Political Career in the Cape Colony
Entering the Cape Parliament in the 1880s, Rhodes cultivated alliances across English- and Afrikaans-speaking constituencies. He worked closely at times with the Afrikaner Bond, engaging figures such as Jan Hendrik Hofmeyr to build coalitions. In 1890 he became Prime Minister of the Cape Colony. As a statesman he blended developmental ambitions with coercive policies. He promoted railways and telegraphs, a vision of a north-south corridor, and an enlarged franchise for some, while simultaneously supporting measures that tightened control over African labor and land. The Glen Grey legislation, associated with his administration, sought to restructure rural tenure and labor obligations in ways that critics from the time onward judged as dispossessory and exploitative. Allies praised him as an energetic modernizer; opponents saw a hard-driving imperialist willing to subordinate local rights to mining and settler interests.

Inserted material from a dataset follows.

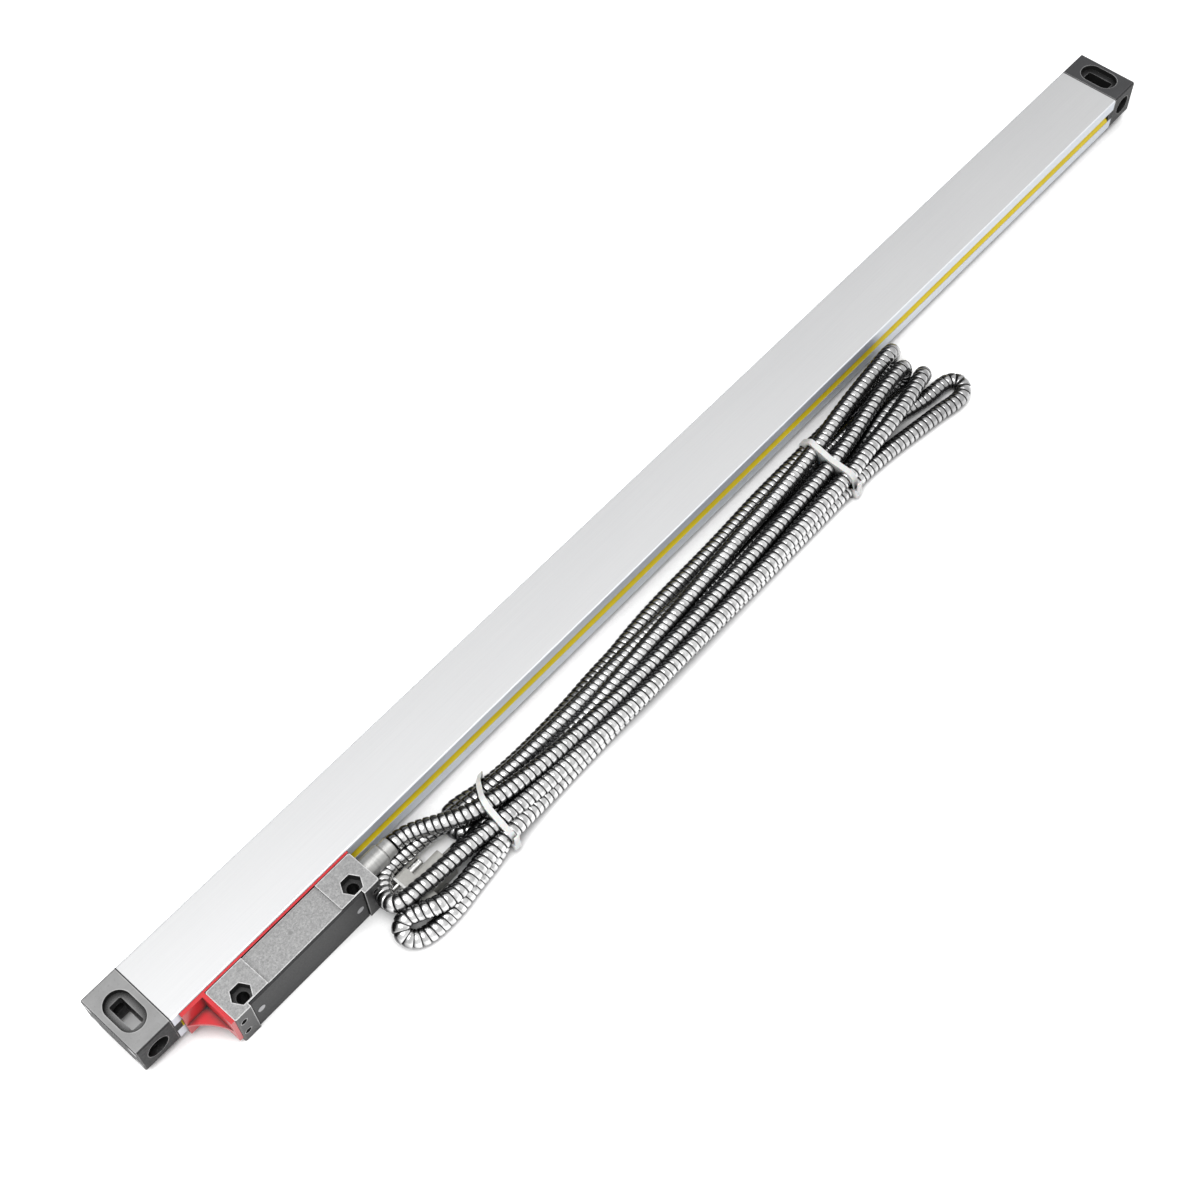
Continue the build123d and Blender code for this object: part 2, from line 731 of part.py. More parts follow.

Empire-Building and the Chartered Company
Rhodes believed Britain should extend its authority deep into the continent. Through the British South Africa Company (BSAC), chartered by the Crown in 1889, he secured the legal and financial instrument for expansion. A pivotal move was the concession obtained from Lobengula, king of the Ndebele, negotiated by Charles Rudd and others; this document, and subsequent agreements, were used by Rhodes to claim mining and administrative rights north of the Limpopo. With company columns of settlers and police, BSAC occupied territories that were soon labeled with his name, Rhodesia. Rail lines advanced, towns were surveyed, and a new administration emerged answerable not to a local electorate but to a board room backed by London capital. Supporters in Britain, including colonial officials like Joseph Chamberlain, regarded Rhodes as a man who could enlarge British influence with private means. In the region, however, African polities disputed the legitimacy of concessions and resisted encroachment, culminating in wars that reshaped sovereignty and landholding.

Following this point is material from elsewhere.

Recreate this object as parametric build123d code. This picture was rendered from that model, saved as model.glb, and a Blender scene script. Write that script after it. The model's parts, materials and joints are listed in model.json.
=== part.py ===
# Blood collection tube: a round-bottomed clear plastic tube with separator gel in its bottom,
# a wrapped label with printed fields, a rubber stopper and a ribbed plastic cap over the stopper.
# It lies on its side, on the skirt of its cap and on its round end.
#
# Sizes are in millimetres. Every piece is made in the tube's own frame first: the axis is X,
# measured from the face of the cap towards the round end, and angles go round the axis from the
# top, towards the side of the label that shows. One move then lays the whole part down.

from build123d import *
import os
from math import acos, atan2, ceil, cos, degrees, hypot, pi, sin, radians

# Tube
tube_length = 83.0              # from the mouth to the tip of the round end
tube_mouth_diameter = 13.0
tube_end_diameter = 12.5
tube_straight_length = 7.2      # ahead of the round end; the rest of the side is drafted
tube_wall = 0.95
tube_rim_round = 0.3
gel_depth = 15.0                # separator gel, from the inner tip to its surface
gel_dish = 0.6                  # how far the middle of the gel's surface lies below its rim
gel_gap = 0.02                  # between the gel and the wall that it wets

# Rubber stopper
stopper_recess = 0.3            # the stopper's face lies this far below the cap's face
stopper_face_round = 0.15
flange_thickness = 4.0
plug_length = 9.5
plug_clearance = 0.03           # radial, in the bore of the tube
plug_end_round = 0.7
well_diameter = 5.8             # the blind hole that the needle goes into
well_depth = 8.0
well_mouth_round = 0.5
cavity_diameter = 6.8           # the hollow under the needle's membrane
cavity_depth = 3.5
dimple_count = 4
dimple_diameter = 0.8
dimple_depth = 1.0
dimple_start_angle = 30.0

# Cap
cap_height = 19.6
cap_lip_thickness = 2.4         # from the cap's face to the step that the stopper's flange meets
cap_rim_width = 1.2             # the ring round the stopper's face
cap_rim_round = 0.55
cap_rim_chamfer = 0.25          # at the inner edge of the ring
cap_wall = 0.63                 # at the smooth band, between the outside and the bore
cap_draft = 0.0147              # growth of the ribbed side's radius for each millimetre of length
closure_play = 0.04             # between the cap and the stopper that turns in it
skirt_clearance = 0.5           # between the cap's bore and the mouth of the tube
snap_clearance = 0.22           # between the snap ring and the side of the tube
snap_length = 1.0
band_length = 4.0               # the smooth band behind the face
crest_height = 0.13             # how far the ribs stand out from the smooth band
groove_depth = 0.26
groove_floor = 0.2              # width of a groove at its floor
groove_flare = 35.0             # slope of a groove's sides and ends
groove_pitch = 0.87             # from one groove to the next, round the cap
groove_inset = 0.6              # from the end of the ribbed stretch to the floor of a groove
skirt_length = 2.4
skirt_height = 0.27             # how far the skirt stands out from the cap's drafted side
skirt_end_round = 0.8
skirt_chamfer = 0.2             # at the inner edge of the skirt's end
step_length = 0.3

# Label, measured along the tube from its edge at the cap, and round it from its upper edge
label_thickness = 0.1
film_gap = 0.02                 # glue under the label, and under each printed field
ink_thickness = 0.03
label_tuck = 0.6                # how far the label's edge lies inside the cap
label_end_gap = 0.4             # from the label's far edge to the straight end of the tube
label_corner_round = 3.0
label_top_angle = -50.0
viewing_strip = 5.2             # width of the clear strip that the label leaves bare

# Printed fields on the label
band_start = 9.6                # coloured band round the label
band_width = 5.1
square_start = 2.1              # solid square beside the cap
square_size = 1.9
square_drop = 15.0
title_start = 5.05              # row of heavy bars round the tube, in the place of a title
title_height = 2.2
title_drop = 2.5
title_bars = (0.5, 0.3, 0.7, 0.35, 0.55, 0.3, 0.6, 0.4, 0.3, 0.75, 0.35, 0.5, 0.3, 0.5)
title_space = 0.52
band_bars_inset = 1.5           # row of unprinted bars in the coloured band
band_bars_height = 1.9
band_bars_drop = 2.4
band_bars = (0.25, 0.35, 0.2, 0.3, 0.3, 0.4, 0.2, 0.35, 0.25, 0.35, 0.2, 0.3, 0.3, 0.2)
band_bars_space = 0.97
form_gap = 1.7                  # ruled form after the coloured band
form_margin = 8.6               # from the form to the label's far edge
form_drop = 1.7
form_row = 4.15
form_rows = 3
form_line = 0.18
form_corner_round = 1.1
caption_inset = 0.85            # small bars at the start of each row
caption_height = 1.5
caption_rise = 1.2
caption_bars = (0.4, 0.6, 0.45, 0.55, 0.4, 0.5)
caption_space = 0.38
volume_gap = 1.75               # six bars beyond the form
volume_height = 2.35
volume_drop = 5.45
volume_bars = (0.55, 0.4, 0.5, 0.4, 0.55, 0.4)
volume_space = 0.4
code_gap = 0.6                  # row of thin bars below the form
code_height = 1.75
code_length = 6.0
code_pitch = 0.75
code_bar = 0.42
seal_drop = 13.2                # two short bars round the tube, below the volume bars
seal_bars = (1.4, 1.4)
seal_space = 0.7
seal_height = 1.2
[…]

The Jameson Raid and Its Consequences
The most dramatic failure of Rhodes's career was the Jameson Raid of 1895, 96. Leander Starr Jameson, Rhodes's close confidant and the administrator of the BSAC territories, led an armed incursion into the South African Republic (Transvaal) with the hope of provoking an uprising among disenfranchised foreign workers on the Rand and weakening the government of Paul Kruger. The plan unraveled almost immediately. Jameson was captured, diplomatic crisis ensued, and reputations were shattered. The episode exposed clandestine communications, embarrassed supporters in London, and enraged many in the Cape. Under intense criticism and amid parliamentary inquiries, Rhodes resigned as Prime Minister. Though he retained immense influence in business and the chartered company, the raid marked a turning point. It hardened attitudes across the region, deepened distrust between Boer republics and British authorities, and cast a long shadow over Rhodes's credibility as a statesman.

War, Negotiation, and Later Years
Conflict did not abate after the raid. Company rule in the north met resistance from the Ndebele and Shona, leading to wars in the mid-1890s. Rhodes personally entered the Matobo Hills during a major uprising to negotiate with Ndebele leaders, seeking to end the fighting through parley rather than prolonged campaigns. In the south, tensions between the British Empire and the Boer republics escalated toward the South African War (also called the Second Boer War). During the siege of Kimberley, Rhodes's presence in the town and his pressure on military commanders made him once more a central, controversial figure. He maintained links with influential administrators such as Alfred Milner and continued to cultivate relationships in London, where he was alternately lauded as a visionary and condemned as a reckless imperialist. Even after leaving office, he remained active in Cape politics and company affairs, pursuing the idea of a continuous British sphere from the Cape to Cairo, an emblem of his blend of infrastructure, commerce, and conquest.

Death and Burial
Rhodes died in 1902 in the Cape Colony after years of ill health, still in his late forties. In death, as in life, he made a statement of imperial geography: he was buried in the hills near Bulawayo, in a site he had chosen for its vistas and symbolism. The funeral drew admirers and adversaries alike, a testament to his polarizing stature. Messages from Britain and the colonies noted his energy and audacity; voices from southern Africa stressed the costs of his policies for dispossessed communities.

Legacy
Rhodes's legacy is inseparable from the institutions and ideas he left behind. His will established the Rhodes Trust and the Rhodes Scholarships, designed to bring talented students from across the world, including the wider British Empire and the United States, to Oxford for advanced study. The scholarships, created with criteria emphasizing intellect, leadership, and character, became one of the most influential educational programs in the twentieth century, shaping public life in many countries. At the same time, his name became attached to territories, companies, and projects that symbolized British dominion in Africa. As historical assessments widened, so did scrutiny. Scholars, activists, and political leaders have interrogated the dispossession embedded in land policies he supported, the labor systems tied to mining capital, and the violence of conquest under company rule. Public debates have also revisited his relationships with key contemporaries: business partners like Alfred Beit and Barney Barnato who enabled consolidation; lieutenants such as Charles Rudd and Leander Starr Jameson who carried out risky schemes; adversaries including Lobengula and Paul Kruger who confronted expansion; and metropolitan figures like Joseph Chamberlain who weighed imperial advantage against diplomatic fallout.

Rhodes was a businessman, politician, and empire-builder whose methods fused financial engineering with political leverage. He elevated private companies to quasi-state power while treating territorial acquisition as a commercial proposition. He also advanced a program of education and leadership training that has benefited generations far removed from the diamond fields. The contradiction is stark and enduring: a champion of opportunity who tied that opportunity to an imperial order that curtailed the freedoms of many. His life, stretching from a provincial English upbringing to continental ambitions, remains a focal point for understanding how capital, conquest, and ideology intersected at the height of the British Empire.